Word for word, restate every line of the listing that follows.
--- start of INFORMATION PROVIDED ---
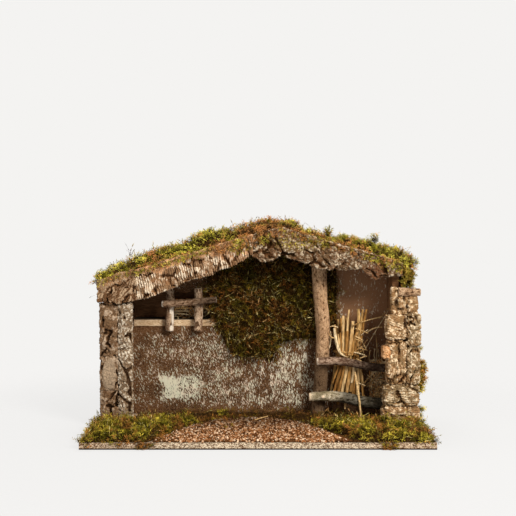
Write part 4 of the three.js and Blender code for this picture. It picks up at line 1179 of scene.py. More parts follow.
def moss_tree():
    tree, given = new_tree("Moss mat", "GeometryNodeTree", {
        "Geometry": "Geometry", "Sprigs": "Collection", "Into the board": (0, 0, -1), "Growth": (0, 0, 0),
        "Density": 150000.0, "Gaps": 0.6, "Spread": 1.0, "Size": 1.0, "Clump size": 12.0, "Clump height": 9.0,
        "Grit height": 3.0, "Sink": 2.0, "Keep the mat": True, "Seed": 1, "Ground": "Material",
        "Leaf": "Material",
    }, {"Geometry": "Geometry"})
    inward = given["Into the board"]
    normal, place = surface(tree)
    clumps = noise(place / given["Clump size"])
    grit = noise(place, 2.0, 0.6, scale=0.25)
    height = centred(grit, given["Grit height"]) + centred(clumps, given["Clump height"])
    height = (height - (given["Sink"] + named(tree, "sunk"))) * facing_out(normal, inward)
    mat = geometry_step("SetShadeSmooth", push_out(given["Geometry"], normal, height))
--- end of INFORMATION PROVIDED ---
SOLVED EXERCISE:
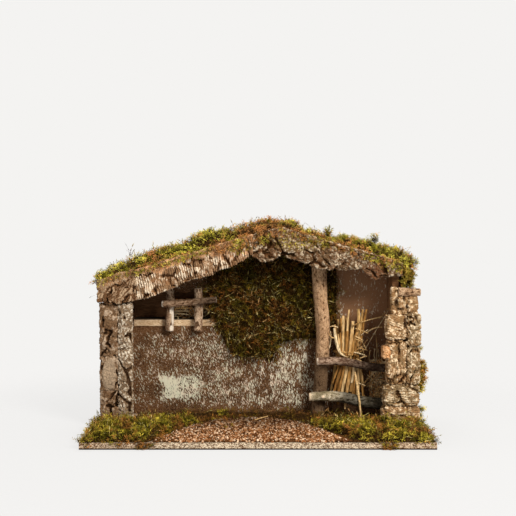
Write part 4 of the three.js and Blender code for this picture. It picks up at line 1179 of scene.py. More parts follow.
def moss_tree():
    tree, given = new_tree("Moss mat", "GeometryNodeTree", {
        "Geometry": "Geometry", "Sprigs": "Collection", "Into the board": (0, 0, -1), "Growth": (0, 0, 0),
        "Density": 150000.0, "Gaps": 0.6, "Spread": 1.0, "Size": 1.0, "Clump size": 12.0, "Clump height": 9.0,
        "Grit height": 3.0, "Sink": 2.0, "Keep the mat": True, "Seed": 1, "Ground": "Material",
        "Leaf": "Material",
    }, {"Geometry": "Geometry"})
    inward = given["Into the board"]
    normal, place = surface(tree)
    clumps = noise(place / given["Clump size"])
    grit = noise(place, 2.0, 0.6, scale=0.25)
    height = centred(grit, given["Grit height"]) + centred(clumps, given["Clump height"])
    height = (height - (given["Sink"] + named(tree, "sunk"))) * facing_out(normal, inward)
    mat = geometry_step("SetShadeSmooth", push_out(given["Geometry"], normal, height))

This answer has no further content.